If Maram Peyyunnu tugged at the emotional strings, a lot of his other works carried a strong political tone. Be it Perinkollan on Kannur politics, Neelakurukkan on how power corrupts or Chora Shasthram on an administrator needing the aid of a thief. “Politics is part of life and it seeps into my plays rather unconsciously,” says Santhakumar. Also percolating into his drama are the sharp images and colours of childhood. “My father was a Theyyam performer. What I knew as a young boy was its strong colours and angry rhythm,” he says. His Black Widow spoke of lesbian relationship while Oru Rathriyude Kamuki narrated the lives of sex workers. “On three stages the roles were performed by sex workers in real life,” says Santhakumar.

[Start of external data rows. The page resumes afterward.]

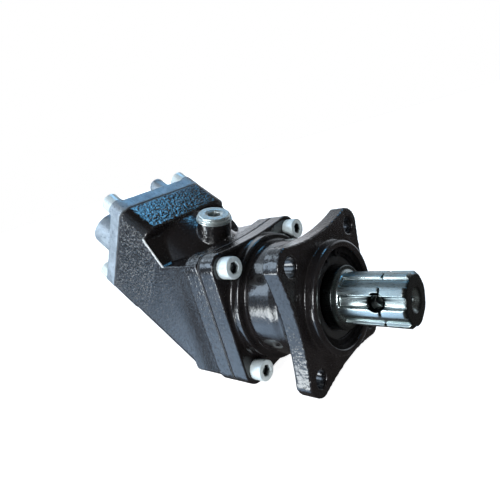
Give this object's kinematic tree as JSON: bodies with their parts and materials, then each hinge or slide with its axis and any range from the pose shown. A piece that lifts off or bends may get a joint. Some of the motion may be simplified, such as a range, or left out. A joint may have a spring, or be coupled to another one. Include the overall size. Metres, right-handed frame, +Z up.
{
  "type": "bent-axis hydraulic motor",
  "caption": "Bent-axis axial piston hydraulic motor with a four-bolt pilot flange, splined shaft, angled barrel housing and two ports on the back of the rear cover.",
  "frame": {"origin": "centre of the mounting flange's front face, on the shaft axis", "axes": "+X along the shaft, out of the flange; +Z up, on the side to which the barrel housing bends; +Y to the left when looking along +X"},
  "size_m": [0.2807, 0.1066, 0.1652],
  "materials": {
    "black_paint": "glossy black paint over sand-cast iron",
    "cast_aluminium": "silver-grey cast, slightly rough",
    "zinc": "bright zinc plated",
    "ground_steel": "machined and ground",
    "dark_steel": "phosphated",
    "bronze": "machined bronze",
    "gasket": "dark fibre gasket",
    "rubber": "nitrile rubber"
  },
  "bodies": {
    "housing": {"front_housing": "black_paint", "main_housing": "black_paint", "rear_cover": "cast_aluminium", "housing_gasket": "gasket", "cover_gasket": "gasket", "filler_plug": "zinc", "plug_washer": "zinc", "housing_screws": "zinc", "cover_screws": "zinc", "front_bearing_cup": "ground_steel", "rear_bearing_cup": "ground_steel", "seal_carrier": "dark_steel", "carrier_oring": "rubber", "shaft_seal": "rubber", "retaining_ring": "dark_steel", "valve_plate": "bronze", "valve_pin": "dark_steel"},
    "shaft": {"drive_shaft": "ground_steel", "shaft_nut": "dark_steel", "bearing_spacer": "dark_steel", "front_bearing_cone": "ground_steel", "rear_bearing_cone": "ground_steel", "retainer_plate": "dark_steel", "retainer_screws": "dark_steel"},
    "barrel": {"cylinder_barrel": "ground_steel", "centre_pin": "ground_steel", "disc_springs": "dark_steel"},
    "front_rollers": {"front_bearing_rollers": "ground_steel", "front_bearing_cage": "dark_steel"},
    "rear_rollers": {"rear_bearing_rollers": "ground_steel", "rear_bearing_cage": "dark_steel"},
    "cup_1": {"ball_cup_1": "bronze"},
    "piston_1_body": {"piston_1": "ground_steel", "piston_ring_1": "dark_steel"},
    "cup_2": {"ball_cup_2": "bronze"},
    "piston_2_body": {"piston_2": "ground_steel", "piston_ring_2": "dark_steel"},
    "cup_3": {"ball_cup_3": "bronze"},
    "piston_3_body": {"piston_3": "ground_steel", "piston_ring_3": "dark_steel"},
    "cup_4": {"ball_cup_4": "bronze"},
    "piston_4_body": {"piston_4": "ground_steel", "piston_ring_4": "dark_steel"},
    "cup_5": {"ball_cup_5": "bronze"},
    "piston_5_body": {"piston_5": "ground_steel", "piston_ring_5": "dark_steel"},
    "cup_6": {"ball_cup_6": "bronze"},
    "piston_6_body": {"piston_6": "ground_steel", "piston_ring_6": "dark_steel"},
    "cup_7": {"ball_cup_7": "bronze"},
    "piston_7_body": {"piston_7": "ground_steel", "piston_ring_7": "dark_steel"}
  },
  "joints": [
    {"name": "shaft_spin", "type": "hinge", "parent": "housing", "child": "shaft", "pos_m": [0, 0, 0], "axis": [1, 0, 0], "continuous": true},
    {"name": "barrel_spin", "type": "hinge", "parent": "housing", "child": "barrel", "pos_m": [-0.107, 0, 0], "axis": [0.766, 0, -0.6428], "continuous": true},
    {"name": "front_rollers_spin", "type": "hinge", "parent": "housing", "child": "front_rollers", "pos_m": [-0.028, 0, 0], "axis": [1, 0, 0], "continuous": true},
    {"name": "rear_rollers_spin", "type": "hinge", "parent": "housing", "child": "rear_rollers", "pos_m": [-0.068, 0, 0], "axis": [1, 0, 0], "continuous": true},
    {"name": "cup_1_turn", "type": "hinge", "parent": "shaft", "child": "cup_1", "pos_m": [-0.107, 0, 0.031], "axis": [1, 0, 0], "continuous": true},
    {"name": "piston_1_swing", "type": "hinge", "parent": "cup_1", "child": "piston_1_body", "pos_m": [-0.107, 0, 0.031], "axis": [0.766, 0, -0.6428], "continuous": true},
    {"name": "cup_2_turn", "type": "hinge", "parent": "shaft", "child": "cup_2", "pos_m": [-0.107, -0.02424, 0.01933], "axis": [1, 0, 0], "continuous": true},
    {"name": "piston_2_swing", "type": "hinge", "parent": "cup_2", "child": "piston_2_body", "pos_m": [-0.107, -0.02424, 0.01933], "axis": [0.766, 0, -0.6428], "continuous": true},
    {"name": "cup_3_turn", "type": "hinge", "parent": "shaft", "child": "cup_3", "pos_m": [-0.107, -0.03022, -0.0069], "axis": [1, 0, 0], "continuous": true},
    {"name": "piston_3_swing", "type": "hinge", "parent": "cup_3", "child": "piston_3_body", "pos_m": [-0.107, -0.03022, -0.0069], "axis": [0.766, 0, -0.6428], "continuous": true},
    {"name": "cup_4_turn", "type": "hinge", "parent": "shaft", "child": "cup_4", "pos_m": [-0.107, -0.01345, -0.02793], "axis": [1, 0, 0], "continuous": true},
    {"name": "piston_4_swing", "type": "hinge", "parent": "cup_4", "child": "piston_4_body", "pos_m": [-0.107, -0.01345, -0.02793], "axis": [0.766, 0, -0.6428], "continuous": true},
    {"name": "cup_5_turn", "type": "hinge", "parent": "shaft", "child": "cup_5", "pos_m": [-0.107, 0.01345, -0.02793], "axis": [1, 0, 0], "continuous": true},
    {"name": "piston_5_swing", "type": "hinge", "parent": "cup_5", "child": "piston_5_body", "pos_m": [-0.107, 0.01345, -0.02793], "axis": [0.766, 0, -0.6428], "continuous": true},
    {"name": "cup_6_turn", "type": "hinge", "parent": "shaft", "child": "cup_6", "pos_m": [-0.107, 0.03022, -0.0069], "axis": [1, 0, 0], "continuous": true},
    {"name": "piston_6_swing", "type": "hinge", "parent": "cup_6", "child": "piston_6_body", "pos_m": [-0.107, 0.03022, -0.0069], "axis": [0.766, 0, -0.6428], "continuous": true},
    {"name": "cup_7_turn", "type": "hinge", "parent": "shaft", "child": "cup_7", "pos_m": [-0.107, 0.02424, 0.01933], "axis": [1, 0, 0], "continuous": true},
    {"name": "piston_7_swing", "type": "hinge", "parent": "cup_7", "child": "piston_7_body", "pos_m": [-0.107, 0.02424, 0.01933], "axis": [0.766, 0, -0.6428], "continuous": true}
  ],
  "couplings": [
    {"joint": "barrel_spin", "follows": "shaft_spin", "ratio": 1},
    {"joint": "front_rollers_spin", "follows": "shaft_spin", "ratio": 0.4555},
    {"joint": "rear_rollers_spin", "follows": "shaft_spin", "ratio": 0.44093},
    {"joint": "cup_1_turn", "follows": "shaft_spin", "ratio": -1},
    {"joint": "piston_1_swing", "follows": "shaft_spin", "ratio": -1},
    {"joint": "cup_2_turn", "follows": "shaft_spin", "ratio": -1},
    {"joint": "piston_2_swing", "follows": "shaft_spin", "ratio": -1},
    {"joint": "cup_3_turn", "follows": "shaft_spin", "ratio": -1},
    {"joint": "piston_3_swing", "follows": "shaft_spin", "ratio": -1},
    {"joint": "cup_4_turn", "follows": "shaft_spin", "ratio": -1},
    {"joint": "piston_4_swing", "follows": "shaft_spin", "ratio": -1},
    {"joint": "cup_5_turn", "follows": "shaft_spin", "ratio": -1},
    {"joint": "piston_5_swing", "follows": "shaft_spin", "ratio": -1},
    {"joint": "cup_6_turn", "follows": "shaft_spin", "ratio": -1},
    {"joint": "piston_6_swing", "follows": "shaft_spin", "ratio": -1},
    {"joint": "cup_7_turn", "follows": "shaft_spin", "ratio": -1},
    {"joint": "piston_7_swing", "follows": "shaft_spin", "ratio": -1}
  ]
}
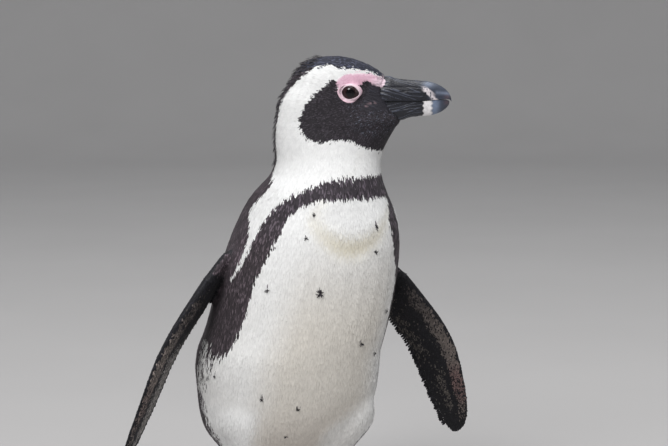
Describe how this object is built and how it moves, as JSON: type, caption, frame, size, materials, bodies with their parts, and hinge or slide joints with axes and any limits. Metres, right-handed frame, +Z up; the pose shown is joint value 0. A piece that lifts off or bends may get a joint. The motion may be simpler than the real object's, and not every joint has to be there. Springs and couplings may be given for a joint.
{
  "type": "african penguin",
  "caption": "Life-size still model of an African penguin standing at ease, its flippers held out and its head turned to its left.",
  "frame": {"origin": "centre of the bird's box, at the level its soles stand on", "axes": "+Z up; the bird's body faces -Y; +X is its left side"},
  "size_m": [0.345, 0.2186, 0.4396],
  "materials": {
    "plumage_white": "short dense feathers, white, a little warm on the belly",
    "plumage_dark": "short dense feathers, brown-black, with white markings",
    "flipper_coat": "very short scale-like feathers, black with a grey-brown speckled band inside",
    "foot_skin": "matt pebbled skin, black with pinkish grey blotches",
    "bill_horn": "slate-black horn with fine lengthwise wrinkles and a pale band near the tip",
    "claw_horn": "black horn, half gloss",
    "eye_brown": "very dark brown, wet gloss"
  },
  "bodies": {
    "root": {"bill_lower": "bill_horn", "bill_upper": "bill_horn", "claw_left_hind": "claw_horn", "claw_left_inner": "claw_horn", "claw_left_middle": "claw_horn", "claw_left_outer": "claw_horn", "claw_right_hind": "claw_horn", "claw_right_inner": "claw_horn", "claw_right_middle": "claw_horn", "claw_right_outer": "claw_horn", "eye_left": "eye_brown", "eye_right": "eye_brown", "flipper_left": "flipper_coat", "flipper_right": "flipper_coat", "foot_left": "foot_skin", "foot_right": "foot_skin", "head": "plumage_dark", "leg_left": "plumage_white", "leg_right": "plumage_white", "neck": "plumage_white", "tail": "plumage_dark", "trunk": "plumage_white"}
  },
  "joints": []
}
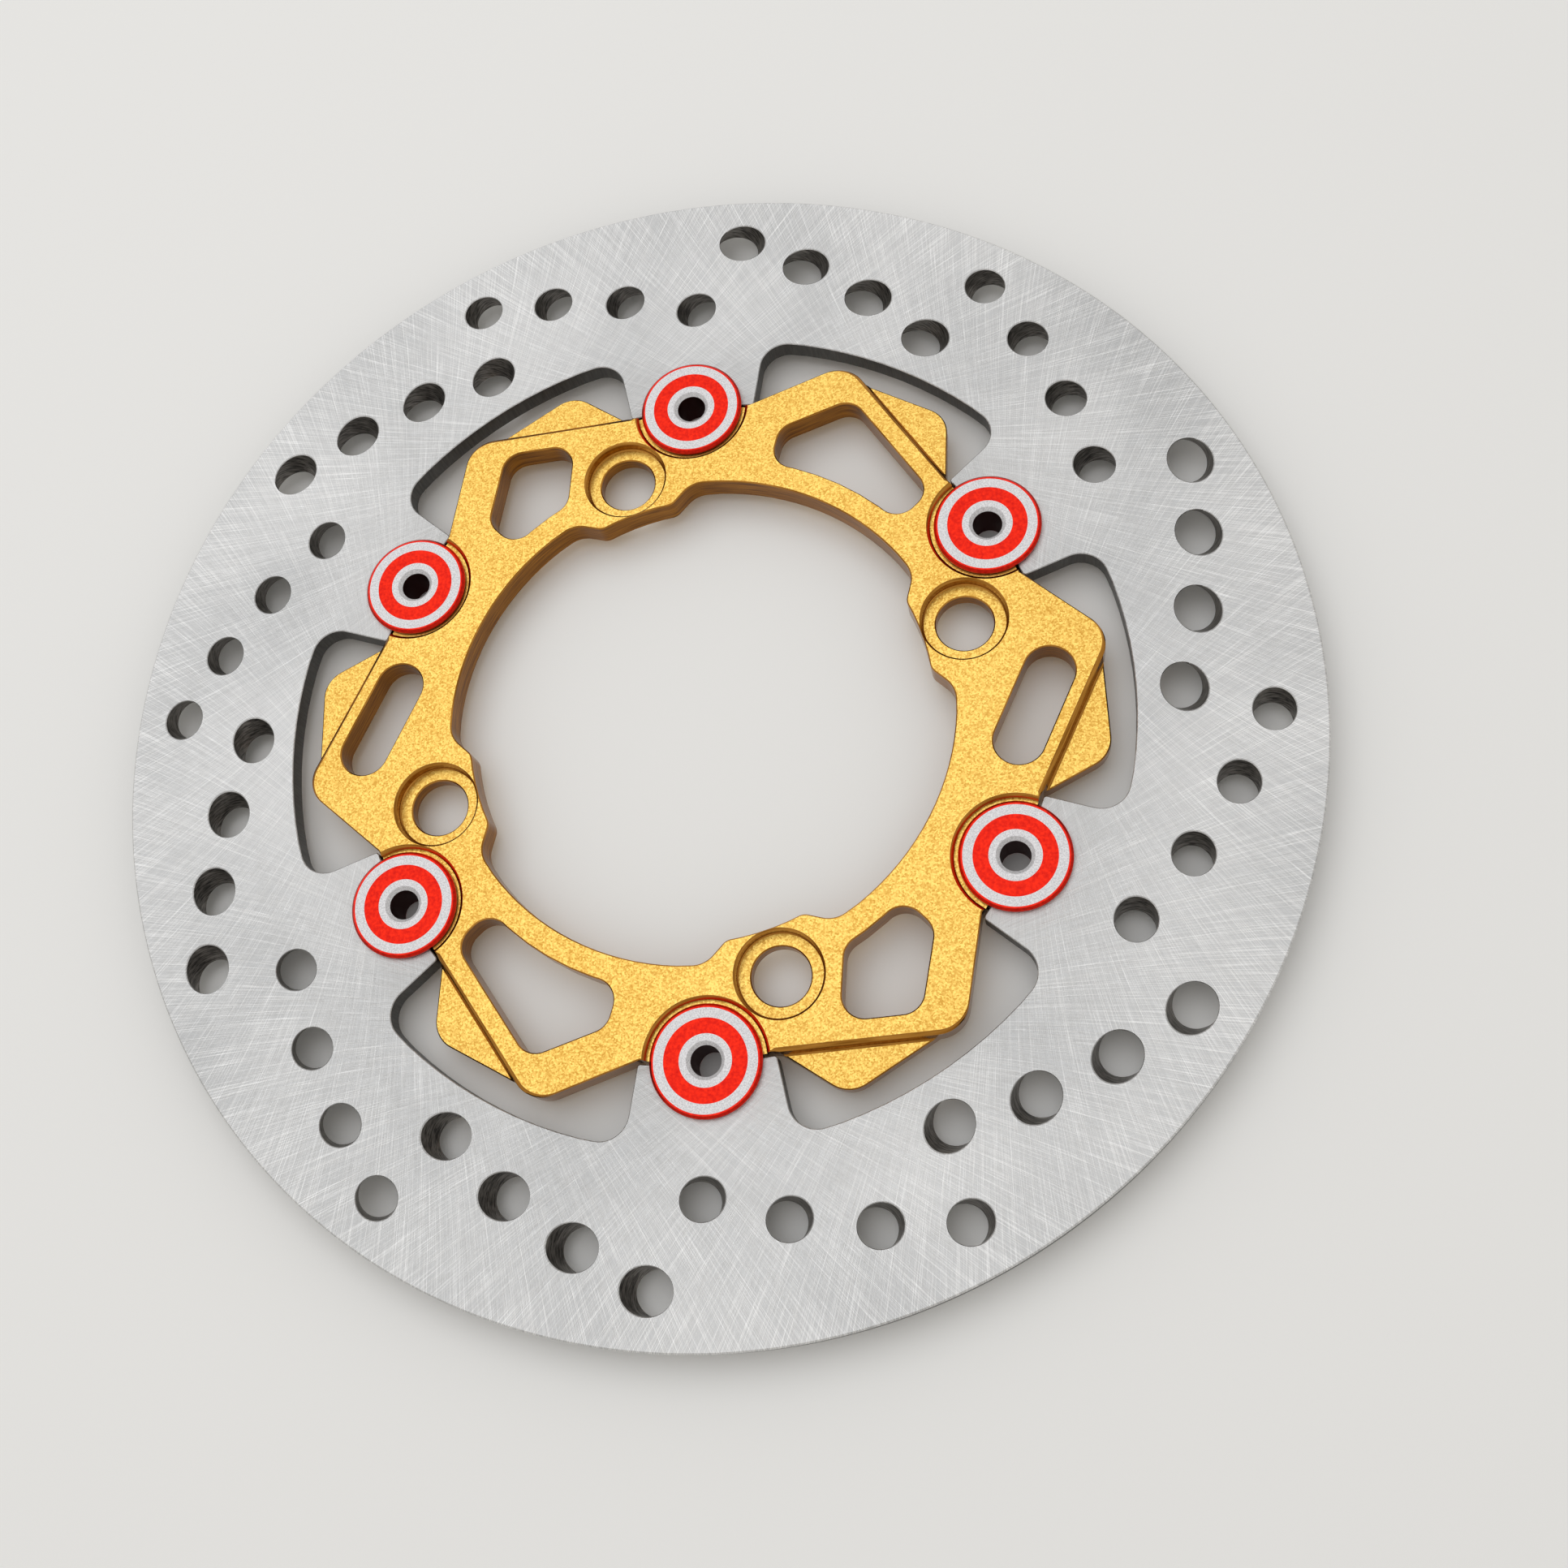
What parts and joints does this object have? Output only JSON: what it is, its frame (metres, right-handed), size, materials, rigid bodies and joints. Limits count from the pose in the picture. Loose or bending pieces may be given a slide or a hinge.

Ente Pullipayyu Karayannu tracks the farmer suicides in Wayanad. “There may not be many villages in Kerala where this play has not been staged. Thrissur’s Jana Nayana alone has performed it in over 1,000 stages,” he says. Neelakurukkan took off from the fable of the blue fox to show how power corrupts. Produced by Whistle, the solo performance by actor Sajeev in the play became the talking point. “I had written it almost five years ago taking cue from contemporary politics. Power is intoxicating and the ruler could end up baying for the blood of his own people,” he says. The play had to wait for a good actor to realise it on stage. Santhakumar, though, is equally at ease with trained actors like Sajeev, who is a guest faculty at the film institute in Pune, as he is with the amateurs at his Repertory Theatre.
Scent of the soil
What Santhakumar stays away from is professional theatre or what he prefers to call “commercial theatre.” “What you call professional theatre is a masala mix of comedy, love and songs. I am not linked with that.” What he is linked with though is the Repertory Theatre in his village. “Daily wage labourers, carpenters and auto drivers of the region make it. I wrote Chora Shasthram and Oru Desham Nuna Parayunnu for them. They may lack the body language of a trained actor, but what they don’t is passion.” If scripting plays have not risen to its potential here, Santhakumar lays the blame squarely on our mindset. “We are not writing plays that are rooted in our culture, political issues and life. Instead, we adapt foreign texts.” Theatre, he says, should be a search into the heart of a culture, something like what Kavalam Narayana Panikkar did. Plays should boast literary worth and should stand on its own as a work of literature, he adds. He, however, disagrees that plays are not being written. “Every year at the youth festivals about 200 plays are performed of which 150 are original productions. That means plays are being written. We are not finding them,” he says.
For Santhakumar, theatre is life and livelihood. “For the past 15 years, I have lived only by theatre.” A couple of campus theatre assignments would take care of his needs for a year, he says. “I live by the belief that theatre will not cheat. Even when I was in deep financial trouble, theatre has saved me. If I lose theatre, I lose my identity.”